WHAT IS EXPECTED: Reproduce each line from the first in the data through the line that contains "# ---- Camera, floor" exactly; give nothing else.

GIVEN INFORMATION:
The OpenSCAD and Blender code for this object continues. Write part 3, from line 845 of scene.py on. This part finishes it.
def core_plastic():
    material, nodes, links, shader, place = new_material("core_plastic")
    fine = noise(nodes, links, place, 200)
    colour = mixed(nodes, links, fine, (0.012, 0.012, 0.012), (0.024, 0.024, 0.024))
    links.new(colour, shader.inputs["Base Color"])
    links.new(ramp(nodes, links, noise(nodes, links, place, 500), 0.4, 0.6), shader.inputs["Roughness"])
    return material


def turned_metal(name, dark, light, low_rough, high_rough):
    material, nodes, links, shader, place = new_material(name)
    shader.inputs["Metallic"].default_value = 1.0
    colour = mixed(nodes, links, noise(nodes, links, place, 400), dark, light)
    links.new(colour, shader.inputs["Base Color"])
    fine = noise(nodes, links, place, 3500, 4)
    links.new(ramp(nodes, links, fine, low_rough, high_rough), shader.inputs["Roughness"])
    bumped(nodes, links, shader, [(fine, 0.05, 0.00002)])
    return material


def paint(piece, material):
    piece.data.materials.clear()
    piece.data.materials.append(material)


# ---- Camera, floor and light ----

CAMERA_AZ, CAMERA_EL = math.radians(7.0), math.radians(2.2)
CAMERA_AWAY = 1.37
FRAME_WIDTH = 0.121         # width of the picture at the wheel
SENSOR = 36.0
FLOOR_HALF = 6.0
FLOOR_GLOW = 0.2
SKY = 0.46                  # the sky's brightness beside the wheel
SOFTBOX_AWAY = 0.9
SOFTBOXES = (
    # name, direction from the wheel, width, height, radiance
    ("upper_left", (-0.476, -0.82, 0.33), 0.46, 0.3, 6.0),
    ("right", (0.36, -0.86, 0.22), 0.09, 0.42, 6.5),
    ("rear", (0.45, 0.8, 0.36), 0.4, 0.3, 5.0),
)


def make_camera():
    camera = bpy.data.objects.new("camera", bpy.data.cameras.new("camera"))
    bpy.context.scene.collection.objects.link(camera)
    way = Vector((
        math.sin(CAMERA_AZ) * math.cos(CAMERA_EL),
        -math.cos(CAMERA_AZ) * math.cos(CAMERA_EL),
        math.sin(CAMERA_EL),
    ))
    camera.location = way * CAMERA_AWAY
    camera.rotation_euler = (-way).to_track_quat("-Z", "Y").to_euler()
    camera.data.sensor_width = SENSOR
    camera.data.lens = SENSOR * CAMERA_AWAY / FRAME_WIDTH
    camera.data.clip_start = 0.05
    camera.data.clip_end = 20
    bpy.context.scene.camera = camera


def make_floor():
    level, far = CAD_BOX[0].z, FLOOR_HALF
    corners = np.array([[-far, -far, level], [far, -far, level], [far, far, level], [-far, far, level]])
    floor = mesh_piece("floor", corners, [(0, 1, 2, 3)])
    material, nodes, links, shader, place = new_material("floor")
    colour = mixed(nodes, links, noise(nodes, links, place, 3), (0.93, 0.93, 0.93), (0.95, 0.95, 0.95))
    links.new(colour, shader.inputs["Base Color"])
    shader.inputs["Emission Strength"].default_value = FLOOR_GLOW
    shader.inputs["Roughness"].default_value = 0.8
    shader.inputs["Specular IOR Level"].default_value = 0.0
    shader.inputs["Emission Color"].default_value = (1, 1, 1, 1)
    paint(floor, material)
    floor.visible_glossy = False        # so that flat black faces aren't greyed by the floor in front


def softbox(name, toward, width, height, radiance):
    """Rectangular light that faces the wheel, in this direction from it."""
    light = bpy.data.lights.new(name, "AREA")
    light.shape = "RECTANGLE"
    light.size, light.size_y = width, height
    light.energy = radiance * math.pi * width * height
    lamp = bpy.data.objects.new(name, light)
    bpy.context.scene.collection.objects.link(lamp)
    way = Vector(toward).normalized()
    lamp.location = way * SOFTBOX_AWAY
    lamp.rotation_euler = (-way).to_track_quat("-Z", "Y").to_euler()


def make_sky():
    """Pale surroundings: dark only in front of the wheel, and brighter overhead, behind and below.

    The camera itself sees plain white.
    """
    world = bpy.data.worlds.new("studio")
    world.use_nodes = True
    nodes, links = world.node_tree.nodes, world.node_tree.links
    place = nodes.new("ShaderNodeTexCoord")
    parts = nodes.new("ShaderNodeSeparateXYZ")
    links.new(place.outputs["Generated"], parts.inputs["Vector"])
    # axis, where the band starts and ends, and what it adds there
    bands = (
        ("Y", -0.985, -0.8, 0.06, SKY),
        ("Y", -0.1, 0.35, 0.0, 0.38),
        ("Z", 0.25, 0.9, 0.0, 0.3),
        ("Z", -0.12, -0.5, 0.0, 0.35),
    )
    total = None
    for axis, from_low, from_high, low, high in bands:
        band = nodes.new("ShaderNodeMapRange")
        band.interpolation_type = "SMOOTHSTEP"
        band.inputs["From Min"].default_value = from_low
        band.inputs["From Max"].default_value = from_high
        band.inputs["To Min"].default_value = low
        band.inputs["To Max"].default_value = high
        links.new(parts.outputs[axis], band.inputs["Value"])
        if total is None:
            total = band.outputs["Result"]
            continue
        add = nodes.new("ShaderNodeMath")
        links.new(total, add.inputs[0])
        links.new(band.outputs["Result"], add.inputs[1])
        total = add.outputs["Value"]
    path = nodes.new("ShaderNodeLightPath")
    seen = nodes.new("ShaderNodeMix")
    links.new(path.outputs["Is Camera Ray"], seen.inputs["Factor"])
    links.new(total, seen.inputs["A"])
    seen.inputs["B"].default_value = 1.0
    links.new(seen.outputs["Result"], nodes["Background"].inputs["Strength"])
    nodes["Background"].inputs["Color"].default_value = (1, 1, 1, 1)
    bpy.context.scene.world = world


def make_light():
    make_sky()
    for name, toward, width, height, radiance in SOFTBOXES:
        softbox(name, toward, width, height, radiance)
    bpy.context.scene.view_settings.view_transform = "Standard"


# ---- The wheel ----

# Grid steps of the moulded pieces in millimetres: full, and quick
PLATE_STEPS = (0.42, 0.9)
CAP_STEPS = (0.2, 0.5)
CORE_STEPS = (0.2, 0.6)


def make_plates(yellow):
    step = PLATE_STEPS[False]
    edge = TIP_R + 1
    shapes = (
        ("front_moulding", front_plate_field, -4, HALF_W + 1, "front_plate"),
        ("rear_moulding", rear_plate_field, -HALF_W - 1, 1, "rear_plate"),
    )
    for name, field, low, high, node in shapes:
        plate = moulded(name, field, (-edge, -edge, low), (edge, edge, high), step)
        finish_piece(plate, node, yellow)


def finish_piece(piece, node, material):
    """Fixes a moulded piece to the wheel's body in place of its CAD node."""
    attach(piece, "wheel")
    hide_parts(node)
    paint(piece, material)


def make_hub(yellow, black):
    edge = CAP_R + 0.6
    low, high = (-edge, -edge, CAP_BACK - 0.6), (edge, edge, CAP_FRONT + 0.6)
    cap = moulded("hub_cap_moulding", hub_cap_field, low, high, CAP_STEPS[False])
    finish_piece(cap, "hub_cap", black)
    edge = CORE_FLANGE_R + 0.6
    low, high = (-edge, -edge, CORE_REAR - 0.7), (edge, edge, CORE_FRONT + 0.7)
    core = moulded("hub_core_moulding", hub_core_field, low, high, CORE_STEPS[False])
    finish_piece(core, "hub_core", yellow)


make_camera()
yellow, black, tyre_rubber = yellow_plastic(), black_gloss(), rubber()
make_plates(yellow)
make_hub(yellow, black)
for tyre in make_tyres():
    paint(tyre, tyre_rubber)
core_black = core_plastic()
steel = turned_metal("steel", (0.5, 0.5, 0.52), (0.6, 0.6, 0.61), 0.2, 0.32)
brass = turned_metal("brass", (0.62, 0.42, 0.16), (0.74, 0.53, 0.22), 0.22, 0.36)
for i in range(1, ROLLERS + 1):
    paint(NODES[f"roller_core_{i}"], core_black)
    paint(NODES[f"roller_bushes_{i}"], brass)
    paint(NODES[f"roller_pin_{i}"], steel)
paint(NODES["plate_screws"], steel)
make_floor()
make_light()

EXPECTED ANSWER:
The OpenSCAD and Blender code for this object continues. Write part 3, from line 845 of scene.py on. This part finishes it.
def core_plastic():
    material, nodes, links, shader, place = new_material("core_plastic")
    fine = noise(nodes, links, place, 200)
    colour = mixed(nodes, links, fine, (0.012, 0.012, 0.012), (0.024, 0.024, 0.024))
    links.new(colour, shader.inputs["Base Color"])
    links.new(ramp(nodes, links, noise(nodes, links, place, 500), 0.4, 0.6), shader.inputs["Roughness"])
    return material


def turned_metal(name, dark, light, low_rough, high_rough):
    material, nodes, links, shader, place = new_material(name)
    shader.inputs["Metallic"].default_value = 1.0
    colour = mixed(nodes, links, noise(nodes, links, place, 400), dark, light)
    links.new(colour, shader.inputs["Base Color"])
    fine = noise(nodes, links, place, 3500, 4)
    links.new(ramp(nodes, links, fine, low_rough, high_rough), shader.inputs["Roughness"])
    bumped(nodes, links, shader, [(fine, 0.05, 0.00002)])
    return material


def paint(piece, material):
    piece.data.materials.clear()
    piece.data.materials.append(material)


# ---- Camera, floor and light ----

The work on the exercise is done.